IndonesiaBicara.com-SERPONG (06/11/13). Aktivis pesimis dengan pelaksanaan Bali Democracy Forum (BDF) VI, yang digelar di Nusadua, Bali 7 – 8 November 2013 akan membawa perubahan di Indonesia, khususnya dalam proses demokrasi dan toleransi.
Seperti yang dikatakan Aktivis, Konsolidasi Mahasiswa Nasional Indonesia (Komando), Yudi Rizali Muslim bahwa tema forum konsolidasi BDF tahun ini adalah konsolidasi demokrasi dalam masyarakat yang pluralistik.
“Saya melihat hal ini merupakan momentum penguatan pemerintah paska KTT APEC di Bali yang berusaha membangun komitmen pasar bebas.

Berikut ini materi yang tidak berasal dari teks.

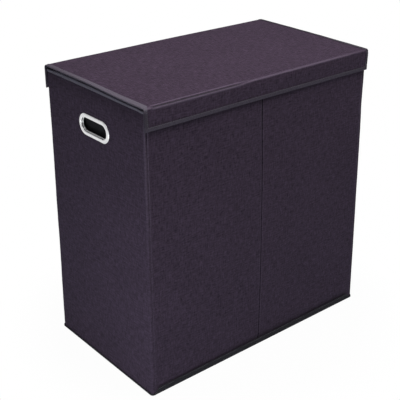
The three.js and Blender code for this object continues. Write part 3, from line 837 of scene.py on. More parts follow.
# %% End panels
def end_panel(side, turn, seed):
    """The left end panel, or the right one, which is built like it and turned half way round."""
    end, bend = PANEL_END, PANEL_FLAT
    a = spaced((-end, 0.5 * MM), (-end + 4 * MM, 0.8 * MM), (-bend + 3 * MM, 4 * MM),
               (-WINDOW_A, 3.2 * MM), (WINDOW_A, 4 * MM),
               (bend - 3 * MM, 0.8 * MM), (end - 4 * MM, 0.5 * MM), (end, 0))
    z = spaced((wall_low, 4 * MM), (SLOT_Z - WINDOW_Z, 3.2 * MM), (SLOT_Z + WINDOW_Z, 3 * MM),
               (wall_high, 0))
    flat, faces = holed_grid(a, z, COLLAR + CUT_ROOM)
    a, z = flat[:, 0], flat[:, 1]
    gap = end - np.abs(a)
    relief = seam_relief(gap, z, seed) + wall_swell(a, z, seed) + ring_press(a, z) + rim_tuck(z)
    relief = np.maximum(relief, -BOARD_ROOM - lean(side, z))
    outer, inner = (joined(*(turn * v for v in wrap_corners(a, z, out, side)), z)
                    for out in (relief, relief - CLOTH))
    # A pale line on the rounded corner, partly rubbing and mostly painted highlight, stronger higher up;
    # painted shade in the seam.
    corner_pale = 0.08 + 0.4 * ease(*PALE_UPPER, z)
    wear_and_painted_light = corner_pale * bell(np.abs(a) - bend - CORNER * math.pi / 4, 2.6 * MM) + seam_shade(gap, z)
    # Painted shade on the cloth just below the rim's tape.
    wear_and_painted_light = wear_and_painted_light - 0.25 * ease(600 * MM, 634 * MM, z)
    return closed_sheet(outer, inner, faces, flat + 0.7), wear_and_painted_light


for side, turn, seed in (("left", 1, 37), ("right", -1, 41)):
    shape, wear_and_painted_light = end_panel(side, turn, seed)
    cloth = add_piece(f"{side}_cloth", shape, cover_cloth, "cover_cloth", "body",
                      [f"{side}_cover"], wear_and_painted_light)
print("end panels:", {k: made[k] for k in ("left_cloth", "right_cloth")})

# %% [markdown]
# ## Linings
# Inside, each wall has a thin black non-woven lining. The two end linings have the same slot as
# the cloth outside. They are flat sheets with a little slack, so each is one grid with a slow
# swell towards the inside, and the ones with a slot use the holed grid again.

# %% Wall linings
def lining_slack(a, z, seed):
    """How far a lining stands off its board: a slow swell, never below zero."""
    return 0.03 * MM * (1 + swell(a, z, 140 * MM, seed)).clip(0)


def wall_lining(node, seed):
    """A front or back lining on the plane of its node."""
    low, high = node_box(node)
    inward = -np.sign(low[1])
    x = spaced((low[0], 6 * MM), (high[0], 0))
    z = spaced((low[2], 6 * MM), (high[2], 0))
    z, x = np.meshgrid(z, x, indexing="ij")
    near = high[1] if inward > 0 else low[1]
    inner = joined(x, near + inward * lining_slack(x, z, seed), z)
    return sheet_grid(inner, joined(x, near - inward * LINING, z), joined(x, z))


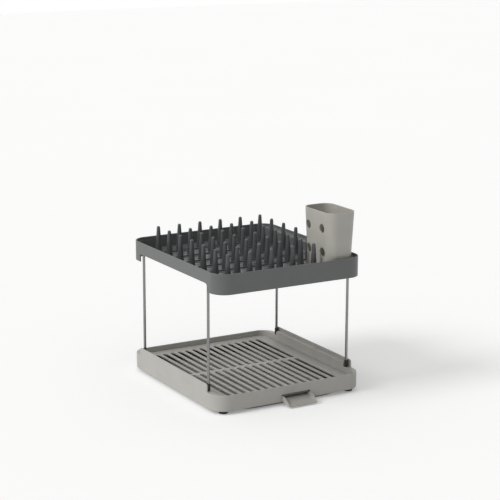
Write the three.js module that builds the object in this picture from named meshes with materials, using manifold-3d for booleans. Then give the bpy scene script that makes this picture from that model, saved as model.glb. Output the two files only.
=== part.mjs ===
// Two-tier dish rack: a low draining tray that carries a spiked plate tray on two wire leg frames.
import * as THREE from 'three';
import { mergeVertices } from 'three/addons/utils/BufferGeometryUtils.js';
import Module from 'manifold-3d';

const wasm = await Module();
wasm.setup();

// Lengths are millimetres. X runs along the spout side, Y goes back, Z is up.
// The origin is on the ground, below the middle of the whole rack with its spout out.

// Lower tray
const tray_width = 300;
const tray_depth = 332;
const tray_corner_radius = 28;
const tray_wall = 2.4;
const skirt_clearance = 6;
const skirt_height = 29;
const side_wall_rise = 14;
const side_shelf_drop = 5.3;
const side_wall_end_radius = 5;
const ledge_width = 5;
const basin_corner_radius = 12;
const basin_floor_height = 8.4;
const plinth_bottom = 2;
const plinth_corner_radius = 70;
const plinth_wall = 2.4;
const pocket_lip_reach = 7;

// Slotted drain panel, set down inside the rim
const panel_recess = 10;
const panel_thickness = 2.4;
const panel_side_gap = 0.4;
const slot_count = 15;
const slot_width = 10;
const slot_groups = 2;
const slot_cross_bar = 8;
const slot_end_margin = 22;
const slot_side_margin = 25;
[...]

Maksud dari masyarakat pluralistik adalah kombinasi dari berbagai kelompok yang mempengaruhi lingkungan perusahaan, konsolidasi ini adalah sosialisasi dalam kerangka jaminan kepada negara-negara luar tentang kesiapan Indonesia untuk pasar bebas”, paparnya.
Yudi pesimis dengan pelaksanaan BDF yang keenam kalinya tahun ini sepertinya dari tahun ke tahun tidak ada pengaruhnya.
“Kita lihat tingkat kekerasan dan intoleransi di Indonesia yang semakin tinggi. Saat ini pemegang kekuasaan sebetulnya hanya membangun demokrasi semu, sekedar mengikuti tren internasional”, terang Yudi.
Disamping itu, lanjut Yudi, kesenjangan dan perbudakan dengan topeng pekerja, serta pembiaran perampokan sumber daya alam terus semakin menguat, ini berdampak kepada semakin gelisahnya masyarakat.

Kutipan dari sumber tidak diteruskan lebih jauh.